### What you should do
The data below needs to be returned exactly, line for line.

### Supplied material
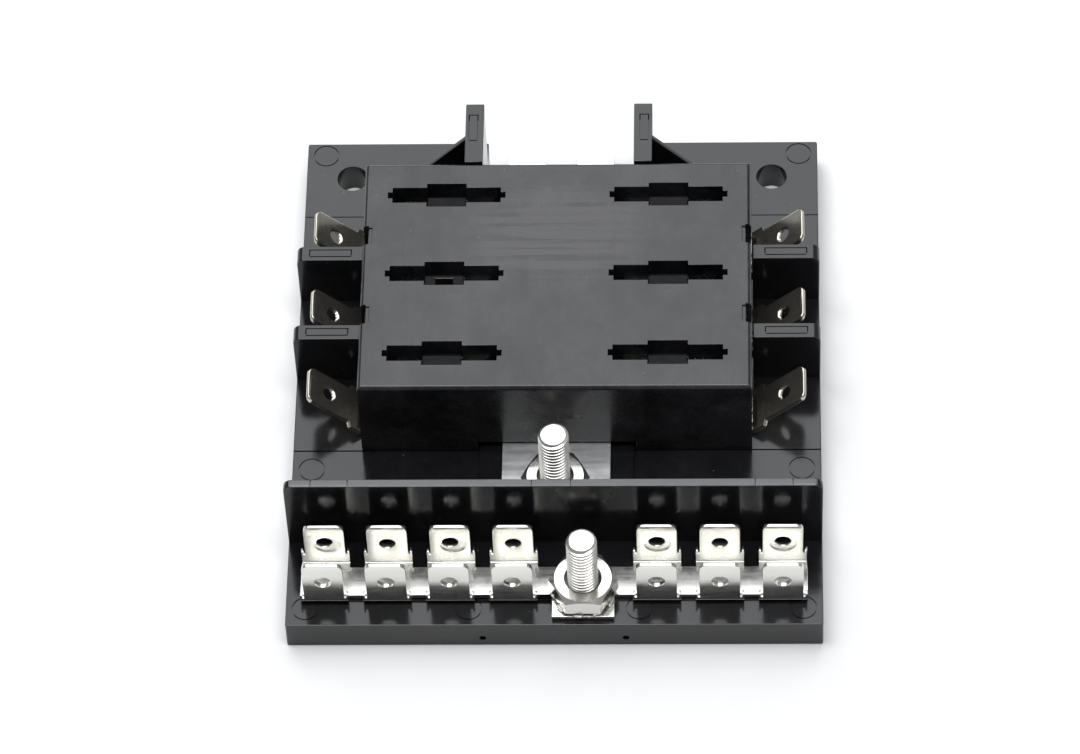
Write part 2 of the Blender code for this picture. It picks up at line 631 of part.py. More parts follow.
def main():
    for obj in list(bpy.data.objects):
        bpy.data.objects.remove(obj)
    for collection in (PANEL, CUTTERS):
        bpy.context.scene.collection.children.link(collection)
    black = material("black_thermoplastic", (0.022, 0.022, 0.024), 0.35, 0.0)
    housing_black = material("housing_thermoplastic", (0.024, 0.024, 0.026), 0.35, 0.0)
    tin = material("tin_plated_brass", (0.78, 0.77, 0.74), 0.3, 1.0)
    clip_tin = material("clip_tin", (0.74, 0.73, 0.70), 0.35, 1.0)
    nickel = material("nickel_plated_steel", (0.72, 0.71, 0.69), 0.25, 1.0)
    screw_zinc = material("zinc_plated_steel", (0.62, 0.63, 0.64), 0.35, 1.0)
    base_plate(black)
    fuse_housing(housing_black)
    positive_bus_bar(tin)
    bus_clips(clip_tin)
    load_terminals(tin)
    ground_bus_bar(tin)
    for spec in (POWER, GROUND):
        stud(spec, nickel)
        lock_washer(spec, nickel)
        hex_nut(spec, nickel)
    housing_screws(screw_zinc)
    smooth_round_pieces()


main()
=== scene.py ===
"""Looks of the fuse box panel: finished meshes, materials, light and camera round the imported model.

Sizes are in millimetres, in panel coordinates: x from the centre line, y from the front edge towards
the rear, z above the base's floor. panel() turns them into the frame's metres.
"""
from math import cos, pi, radians, sin, tan

import bmesh
import bpy
from mathutils import Matrix, Vector


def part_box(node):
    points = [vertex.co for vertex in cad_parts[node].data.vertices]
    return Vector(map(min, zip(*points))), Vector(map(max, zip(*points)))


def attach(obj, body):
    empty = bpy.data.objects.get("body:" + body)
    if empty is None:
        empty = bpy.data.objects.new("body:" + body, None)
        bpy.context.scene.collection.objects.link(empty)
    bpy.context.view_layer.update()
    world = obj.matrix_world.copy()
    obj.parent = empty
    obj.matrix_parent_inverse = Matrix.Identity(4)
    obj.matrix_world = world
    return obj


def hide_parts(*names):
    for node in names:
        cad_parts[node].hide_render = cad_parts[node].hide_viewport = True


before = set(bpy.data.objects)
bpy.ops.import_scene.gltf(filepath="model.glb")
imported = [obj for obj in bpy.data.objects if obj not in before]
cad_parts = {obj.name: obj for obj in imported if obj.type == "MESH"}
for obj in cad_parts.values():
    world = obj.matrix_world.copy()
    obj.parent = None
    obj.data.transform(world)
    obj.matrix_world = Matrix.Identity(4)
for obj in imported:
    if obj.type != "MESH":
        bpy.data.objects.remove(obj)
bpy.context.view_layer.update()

MM = 0.001
BASE_T = 5.7                  # thickness of the base under its floor
BASE_LOW, BASE_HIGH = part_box("base_plate")
ORIGIN = Vector(((BASE_LOW.x + BASE_HIGH.x) / 2, BASE_LOW.y, BASE_LOW.z + BASE_T * MM))


def panel(x, y, z):
    """Frame position of a point in panel coordinates."""
    return ORIGIN + Vector((x, y, z)) * MM


def node_box(node):
    """Lowest and highest corner of a CAD node in panel coordinates."""
    low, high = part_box(node)
    return (low - ORIGIN) / MM, (high - ORIGIN) / MM


def centre_of(corners):
    """Middle of a node's box, seen from above."""
    low, high = corners
    return (low.x + high.x) / 2, (low.y + high.y) / 2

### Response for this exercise
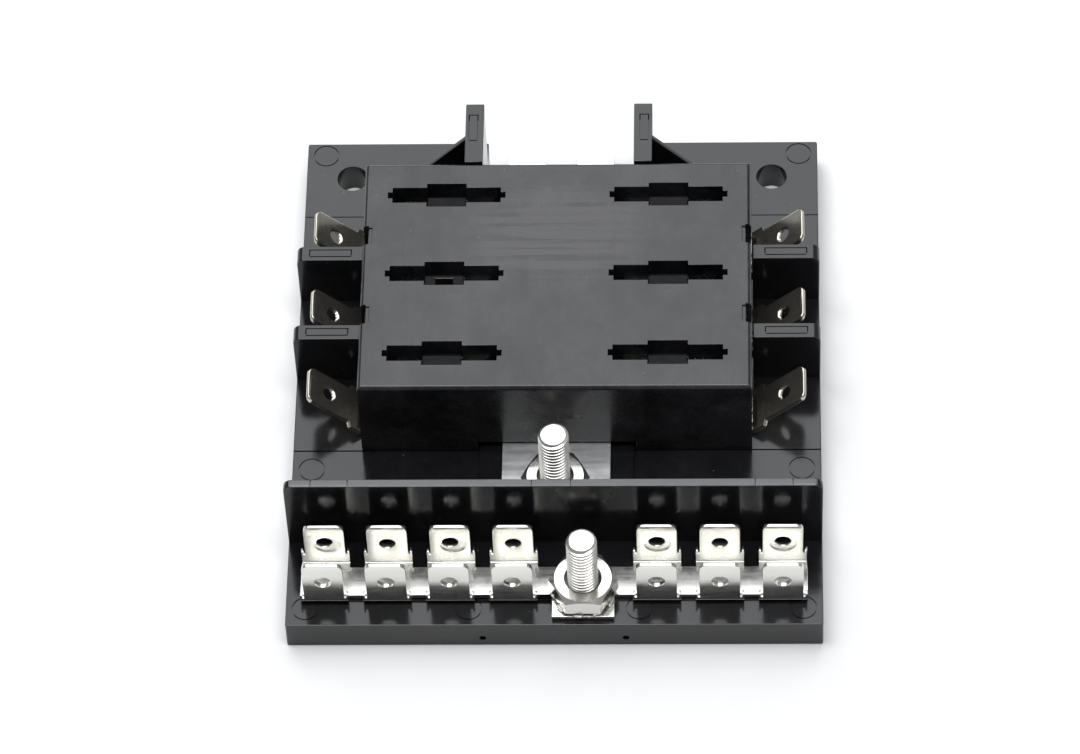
Write part 2 of the Blender code for this picture. It picks up at line 631 of part.py. More parts follow.
def main():
    for obj in list(bpy.data.objects):
        bpy.data.objects.remove(obj)
    for collection in (PANEL, CUTTERS):
        bpy.context.scene.collection.children.link(collection)
    black = material("black_thermoplastic", (0.022, 0.022, 0.024), 0.35, 0.0)
    housing_black = material("housing_thermoplastic", (0.024, 0.024, 0.026), 0.35, 0.0)
    tin = material("tin_plated_brass", (0.78, 0.77, 0.74), 0.3, 1.0)
    clip_tin = material("clip_tin", (0.74, 0.73, 0.70), 0.35, 1.0)
    nickel = material("nickel_plated_steel", (0.72, 0.71, 0.69), 0.25, 1.0)
    screw_zinc = material("zinc_plated_steel", (0.62, 0.63, 0.64), 0.35, 1.0)
    base_plate(black)
    fuse_housing(housing_black)
    positive_bus_bar(tin)
    bus_clips(clip_tin)
    load_terminals(tin)
    ground_bus_bar(tin)
    for spec in (POWER, GROUND):
        stud(spec, nickel)
        lock_washer(spec, nickel)
        hex_nut(spec, nickel)
    housing_screws(screw_zinc)
    smooth_round_pieces()


main()
=== scene.py ===
"""Looks of the fuse box panel: finished meshes, materials, light and camera round the imported model.

Sizes are in millimetres, in panel coordinates: x from the centre line, y from the front edge towards
the rear, z above the base's floor. panel() turns them into the frame's metres.
"""
from math import cos, pi, radians, sin, tan

import bmesh
import bpy
from mathutils import Matrix, Vector


def part_box(node):
    points = [vertex.co for vertex in cad_parts[node].data.vertices]
    return Vector(map(min, zip(*points))), Vector(map(max, zip(*points)))


def attach(obj, body):
    empty = bpy.data.objects.get("body:" + body)
    if empty is None:
        empty = bpy.data.objects.new("body:" + body, None)
        bpy.context.scene.collection.objects.link(empty)
    bpy.context.view_layer.update()
    world = obj.matrix_world.copy()
    obj.parent = empty
    obj.matrix_parent_inverse = Matrix.Identity(4)
    obj.matrix_world = world
    return obj


def hide_parts(*names):
    for node in names:
        cad_parts[node].hide_render = cad_parts[node].hide_viewport = True


before = set(bpy.data.objects)
bpy.ops.import_scene.gltf(filepath="model.glb")
imported = [obj for obj in bpy.data.objects if obj not in before]
cad_parts = {obj.name: obj for obj in imported if obj.type == "MESH"}
for obj in cad_parts.values():
    world = obj.matrix_world.copy()
    obj.parent = None
    obj.data.transform(world)
    obj.matrix_world = Matrix.Identity(4)
for obj in imported:
    if obj.type != "MESH":
        bpy.data.objects.remove(obj)
bpy.context.view_layer.update()

MM = 0.001
BASE_T = 5.7                  # thickness of the base under its floor
BASE_LOW, BASE_HIGH = part_box("base_plate")
ORIGIN = Vector(((BASE_LOW.x + BASE_HIGH.x) / 2, BASE_LOW.y, BASE_LOW.z + BASE_T * MM))


def panel(x, y, z):
    """Frame position of a point in panel coordinates."""
    return ORIGIN + Vector((x, y, z)) * MM


def node_box(node):
    """Lowest and highest corner of a CAD node in panel coordinates."""
    low, high = part_box(node)
    return (low - ORIGIN) / MM, (high - ORIGIN) / MM


def centre_of(corners):
    """Middle of a node's box, seen from above."""
    low, high = corners
    return (low.x + high.x) / 2, (low.y + high.y) / 2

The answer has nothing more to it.